His professional singing career took off in the proverbial way: lots of gigs, lots of traveling, lots of study (earning a Master of Music from the University of Cincinnati and PhD from Martin Luther University in Germany), much exhaustion, more traveling, many auditions, and then—success!
Treganza has now been a professional opera singer for 15 years—the last four as a principal artist with the Vienna Volksoper, the top house for operetta in the world and one of Vienna’s oldest concert halls for musical entertainment. He has performed all over the world (see www.jeffreytreganza.com for more on his performances). In 2000 he returned to Chico to sing in Naughty Marietta with alumna Tamara Alspaugh under the direction of Patrick Kopp, then director of University Public Events.
Coincidentally, one of Treganza’s first professional European engagements was in the Esterhazy Palace in Eisenstadt, Austria, as tenor soloist in Haydn’s The Creation, 11 years after seeing that oratorio on the tour with the Chico State Choir.
“And now, after another 13 years, it comes back my way again: I will be tenor soloist in Die Schöpfung in May with members of the Vienna Boys Choir High School Chorus Juventus performing in the Concert Hall of the Vienna Boys Choir here in Vienna,” says Treganza.

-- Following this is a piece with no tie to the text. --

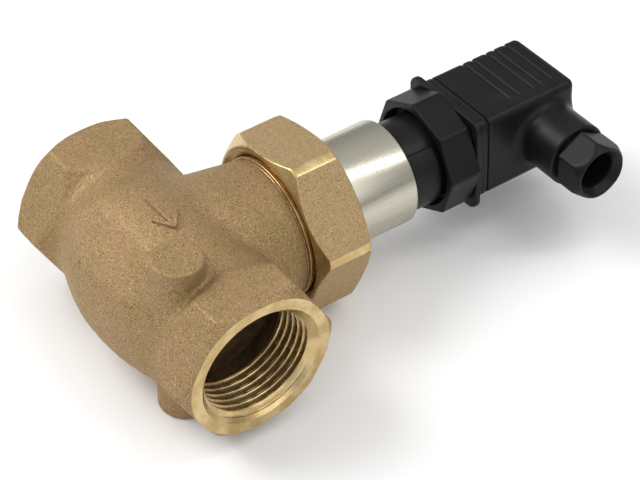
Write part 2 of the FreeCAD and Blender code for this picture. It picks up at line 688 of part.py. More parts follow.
def contact_pins():
    blades = [pin_slot(f"blade_{side}", side, "0", "pin_low_y", "pin_top_y") for side in SIDES]
    keep("contact_pins", rolled(grouped("contact_pins", *blades)))


def flat_gasket():
    sheet_block = centred_block("gasket_block", "plug_gasket_half",
                                ("base_top_y", "base_top_y + plug_gasket_t"))
    slots = [pin_slot(f"gasket_slot_{side}", side, "0.5", "base_top_y - spare",
                      "base_top_y + 2") for side in SIDES]
    hole = rod_y("gasket_hole", "post_r", "base_top_y - spare", "base_top_y + 2")
    keep("flat_gasket", rolled(cut("flat_gasket", sheet_block, hole, *slots)))


# ---------------------------------------------------------------- plug
def connector_housing():
    low = "base_top_y + plug_gasket_t"
    outside = centred_block("plug_block", "plug_half", (low, "plug_top_y"))
    shell = rounded("plug_rounded", outside, "plug_corner",
                    lambda edge: edge.CenterOfMass.y > size("base_top_y") + 3)
    tube = rod_x("gland_tube", "gland_tube_r", "0", "gland_tube_x", y="gland_y")
    inner = "plug_half - plug_wall"
    cavity = centred_block("plug_cavity", inner, (f"{low} - spare", "plug_top_y - plug_roof"))
    gland = rod_x("gland_bore", "gland_bore_r", "gland_seat_x", "gland_tube_x + spare", y="gland_y")
    cable = rod_x("gland_cable_hole", "cable_r", "0", "gland_seat_x + spare", y="gland_y")
    screw = rod_y("plug_screw_hole", "screw_r + hole_play", "plug_top_y - plug_roof - spare",
                  "plug_top_y + spare")
    recess = rod_y("plug_screw_recess", "screw_head_r + hole_play", "screw_head_y - screw_seal_t",
                   "plug_top_y + spare")
    grooves = []
    for along in ("groove_a", "groove_b", "groove_c", "groove_d", "groove_e"):
        for side, low_z, high_z in (("top", "plug_half - groove_deep", "plug_half + spare"),
                                    ("low", "-plug_half - spare", "-plug_half + groove_deep")):
            grooves.append(block(f"{along}_{side}", ("-plug_half - spare", "groove_end"),
                                 (f"{along} - groove_wide / 2", f"{along} + groove_wide / 2"),
                                 (low_z, high_z)))
    keep("connector_housing", rolled(cut("connector_housing", join("plug_solid", shell, tube),
                                         cavity, gland, cable, screw, recess, *grooves)))


def terminal_block():
    body = centred_block("terminal_body", "block_half", ("block_low_y", "block_top_y"))
    pockets = []
    for side in SIDES:
        pockets.append(clamp_block(f"pocket_{side}", side, "clamp_gap", "clamp_low_y",
                                   "block_top_y + spare"))
        pockets.append(pin_slot(f"pocket_slot_{side}", side, "0.4", "block_low_y - spare",
                                "clamp_low_y + spare"))
    screw = rod_y("terminal_screw_way", "screw_r + hole_play", "block_low_y - spare", "block_top_y + spare")
    keep("terminal_block", rolled(cut("terminal_block", body, screw, *pockets)))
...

Being principal artist at the Volksoper has brought Treganza even closer to one of his dreams: singing for the Vienna State Opera. “The Vienna Volksoper is a major step up in my professional career and a very short step away from the Vienna State Opera, one of the world’s leading opera houses, on par with the Metropolitan Opera in New York,” he says.
Treganza is married to Anne, also a professional singer, whom he met during a production of Wagner’s Die Meistersinger von Nürnberg in Darmstadt, Germany. They live in Vienna with their 3-year-old son, Jacob, in what is truly a “great and glorious place,” as his foster father predicted so many years ago.
About the author
Brooks Thorlaksson (MA, English, ’78) retired as associate dean of the CSU, Chico College of Humanities and Fine Arts in 2012. She accompanied the Chico State Choir on the Eastern European tour led by Professor Sharon Paul.